▶ **WRITTEN REQUEST**
Copy out all the records exactly.

▶ **SOURCE RECORDS**
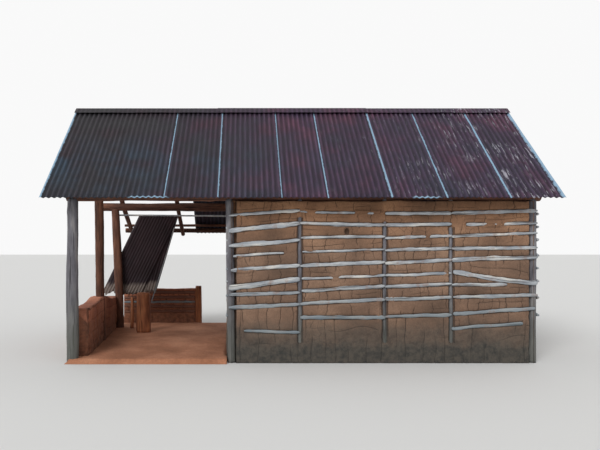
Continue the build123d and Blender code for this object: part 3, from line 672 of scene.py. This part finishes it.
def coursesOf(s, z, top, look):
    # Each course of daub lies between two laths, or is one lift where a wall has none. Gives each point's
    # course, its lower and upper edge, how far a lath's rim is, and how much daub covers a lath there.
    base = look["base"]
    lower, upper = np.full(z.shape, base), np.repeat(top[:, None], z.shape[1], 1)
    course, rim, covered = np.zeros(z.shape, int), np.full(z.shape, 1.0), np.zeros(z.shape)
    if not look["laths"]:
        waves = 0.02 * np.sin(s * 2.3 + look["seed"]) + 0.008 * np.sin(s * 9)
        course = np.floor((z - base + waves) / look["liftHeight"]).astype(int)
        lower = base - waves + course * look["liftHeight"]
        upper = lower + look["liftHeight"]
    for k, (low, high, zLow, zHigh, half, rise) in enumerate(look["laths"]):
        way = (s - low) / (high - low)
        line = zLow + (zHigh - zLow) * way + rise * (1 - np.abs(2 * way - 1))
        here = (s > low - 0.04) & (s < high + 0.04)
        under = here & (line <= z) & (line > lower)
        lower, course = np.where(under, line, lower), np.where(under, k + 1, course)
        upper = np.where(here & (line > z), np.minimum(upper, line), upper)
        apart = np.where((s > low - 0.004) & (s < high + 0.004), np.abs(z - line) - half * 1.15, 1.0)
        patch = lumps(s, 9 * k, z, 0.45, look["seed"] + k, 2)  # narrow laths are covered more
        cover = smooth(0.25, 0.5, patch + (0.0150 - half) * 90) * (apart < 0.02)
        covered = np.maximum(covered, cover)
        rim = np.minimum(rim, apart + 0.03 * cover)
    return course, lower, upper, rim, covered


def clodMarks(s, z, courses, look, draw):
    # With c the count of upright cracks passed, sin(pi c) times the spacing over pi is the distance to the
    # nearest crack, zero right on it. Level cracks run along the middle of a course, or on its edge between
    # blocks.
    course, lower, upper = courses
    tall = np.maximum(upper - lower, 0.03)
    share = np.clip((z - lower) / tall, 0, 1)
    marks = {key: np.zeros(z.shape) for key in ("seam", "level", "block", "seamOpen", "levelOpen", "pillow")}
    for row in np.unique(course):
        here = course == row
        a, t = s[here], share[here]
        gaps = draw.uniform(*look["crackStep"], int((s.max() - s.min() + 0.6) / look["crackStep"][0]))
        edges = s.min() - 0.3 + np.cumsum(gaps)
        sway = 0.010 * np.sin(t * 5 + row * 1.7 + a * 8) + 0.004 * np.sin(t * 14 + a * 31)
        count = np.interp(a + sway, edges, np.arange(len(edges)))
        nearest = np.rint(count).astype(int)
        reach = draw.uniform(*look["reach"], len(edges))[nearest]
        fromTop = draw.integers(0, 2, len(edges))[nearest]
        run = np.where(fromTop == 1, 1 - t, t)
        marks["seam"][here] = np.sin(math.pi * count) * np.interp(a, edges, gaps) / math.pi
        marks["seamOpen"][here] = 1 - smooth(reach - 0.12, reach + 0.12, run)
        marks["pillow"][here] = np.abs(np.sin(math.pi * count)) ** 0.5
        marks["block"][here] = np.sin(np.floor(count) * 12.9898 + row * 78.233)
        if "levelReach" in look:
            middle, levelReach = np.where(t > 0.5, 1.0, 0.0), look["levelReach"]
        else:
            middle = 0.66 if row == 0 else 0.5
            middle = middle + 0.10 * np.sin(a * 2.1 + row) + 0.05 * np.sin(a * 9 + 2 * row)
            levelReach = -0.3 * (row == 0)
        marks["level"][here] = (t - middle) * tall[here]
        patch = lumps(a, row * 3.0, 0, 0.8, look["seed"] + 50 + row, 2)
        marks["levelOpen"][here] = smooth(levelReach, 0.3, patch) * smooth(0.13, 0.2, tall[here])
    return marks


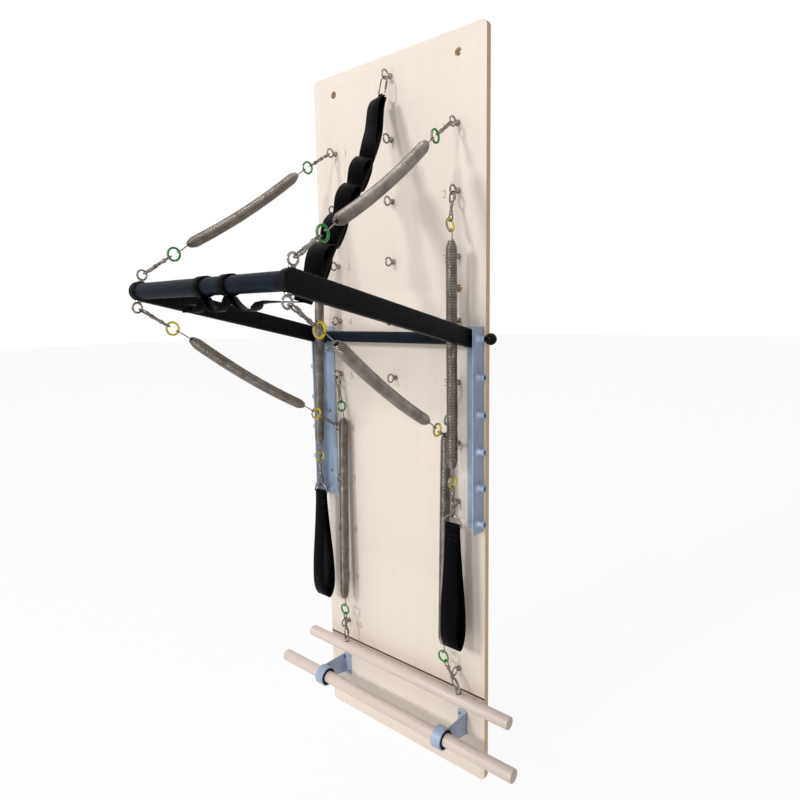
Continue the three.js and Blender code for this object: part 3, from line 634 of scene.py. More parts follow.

▶ **RESPONSE TO THE TASK**
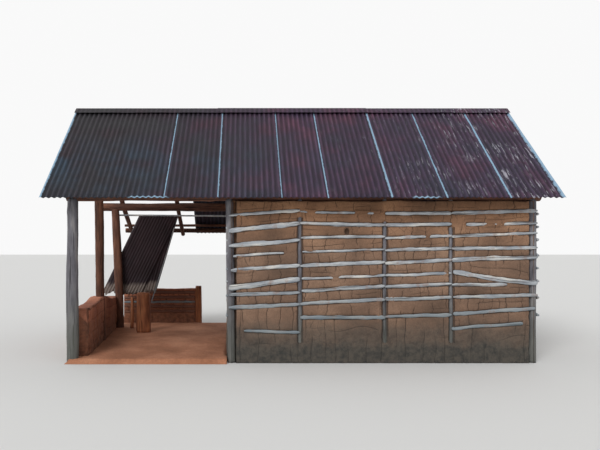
Continue the build123d and Blender code for this object: part 3, from line 672 of scene.py. This part finishes it.
def coursesOf(s, z, top, look):
    # Each course of daub lies between two laths, or is one lift where a wall has none. Gives each point's
    # course, its lower and upper edge, how far a lath's rim is, and how much daub covers a lath there.
    base = look["base"]
    lower, upper = np.full(z.shape, base), np.repeat(top[:, None], z.shape[1], 1)
    course, rim, covered = np.zeros(z.shape, int), np.full(z.shape, 1.0), np.zeros(z.shape)
    if not look["laths"]:
        waves = 0.02 * np.sin(s * 2.3 + look["seed"]) + 0.008 * np.sin(s * 9)
        course = np.floor((z - base + waves) / look["liftHeight"]).astype(int)
        lower = base - waves + course * look["liftHeight"]
        upper = lower + look["liftHeight"]
    for k, (low, high, zLow, zHigh, half, rise) in enumerate(look["laths"]):
        way = (s - low) / (high - low)
        line = zLow + (zHigh - zLow) * way + rise * (1 - np.abs(2 * way - 1))
        here = (s > low - 0.04) & (s < high + 0.04)
        under = here & (line <= z) & (line > lower)
        lower, course = np.where(under, line, lower), np.where(under, k + 1, course)
        upper = np.where(here & (line > z), np.minimum(upper, line), upper)
        apart = np.where((s > low - 0.004) & (s < high + 0.004), np.abs(z - line) - half * 1.15, 1.0)
        patch = lumps(s, 9 * k, z, 0.45, look["seed"] + k, 2)  # narrow laths are covered more
        cover = smooth(0.25, 0.5, patch + (0.0150 - half) * 90) * (apart < 0.02)
        covered = np.maximum(covered, cover)
        rim = np.minimum(rim, apart + 0.03 * cover)
    return course, lower, upper, rim, covered


def clodMarks(s, z, courses, look, draw):
    # With c the count of upright cracks passed, sin(pi c) times the spacing over pi is the distance to the
    # nearest crack, zero right on it. Level cracks run along the middle of a course, or on its edge between
    # blocks.
    course, lower, upper = courses
    tall = np.maximum(upper - lower, 0.03)
    share = np.clip((z - lower) / tall, 0, 1)
    marks = {key: np.zeros(z.shape) for key in ("seam", "level", "block", "seamOpen", "levelOpen", "pillow")}
    for row in np.unique(course):
        here = course == row
        a, t = s[here], share[here]
        gaps = draw.uniform(*look["crackStep"], int((s.max() - s.min() + 0.6) / look["crackStep"][0]))
        edges = s.min() - 0.3 + np.cumsum(gaps)
        sway = 0.010 * np.sin(t * 5 + row * 1.7 + a * 8) + 0.004 * np.sin(t * 14 + a * 31)
        count = np.interp(a + sway, edges, np.arange(len(edges)))
        nearest = np.rint(count).astype(int)
        reach = draw.uniform(*look["reach"], len(edges))[nearest]
        fromTop = draw.integers(0, 2, len(edges))[nearest]
        run = np.where(fromTop == 1, 1 - t, t)
        marks["seam"][here] = np.sin(math.pi * count) * np.interp(a, edges, gaps) / math.pi
        marks["seamOpen"][here] = 1 - smooth(reach - 0.12, reach + 0.12, run)
        marks["pillow"][here] = np.abs(np.sin(math.pi * count)) ** 0.5
        marks["block"][here] = np.sin(np.floor(count) * 12.9898 + row * 78.233)
        if "levelReach" in look:
            middle, levelReach = np.where(t > 0.5, 1.0, 0.0), look["levelReach"]
        else:
            middle = 0.66 if row == 0 else 0.5
            middle = middle + 0.10 * np.sin(a * 2.1 + row) + 0.05 * np.sin(a * 9 + 2 * row)
            levelReach = -0.3 * (row == 0)
        marks["level"][here] = (t - middle) * tall[here]
        patch = lumps(a, row * 3.0, 0, 0.8, look["seed"] + 50 + row, 2)
        marks["levelOpen"][here] = smooth(levelReach, 0.3, patch) * smooth(0.13, 0.2, tall[here])
    return marks


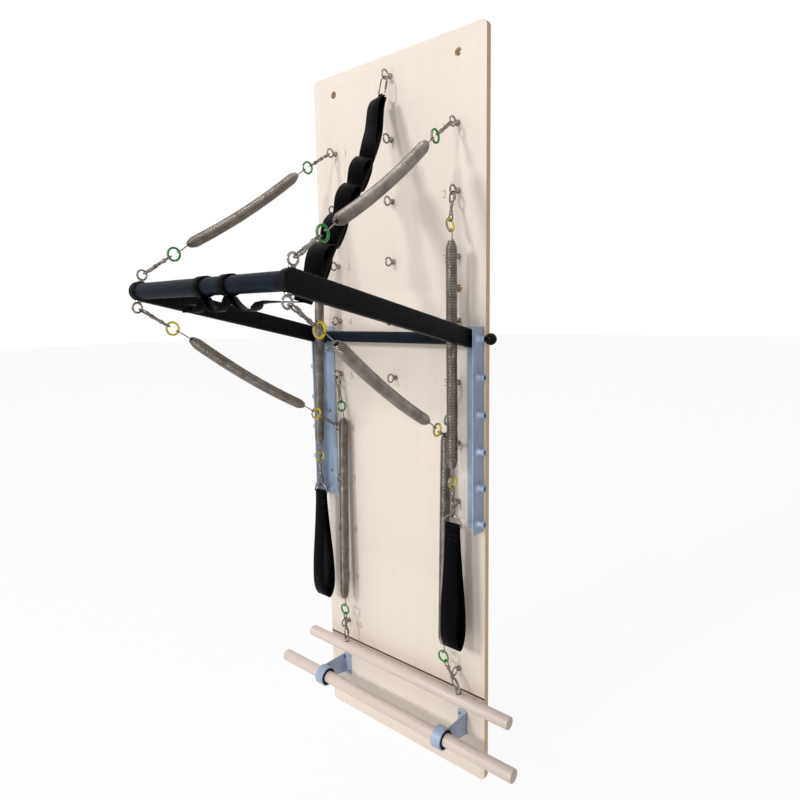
Continue the three.js and Blender code for this object: part 3, from line 634 of scene.py. More parts follow.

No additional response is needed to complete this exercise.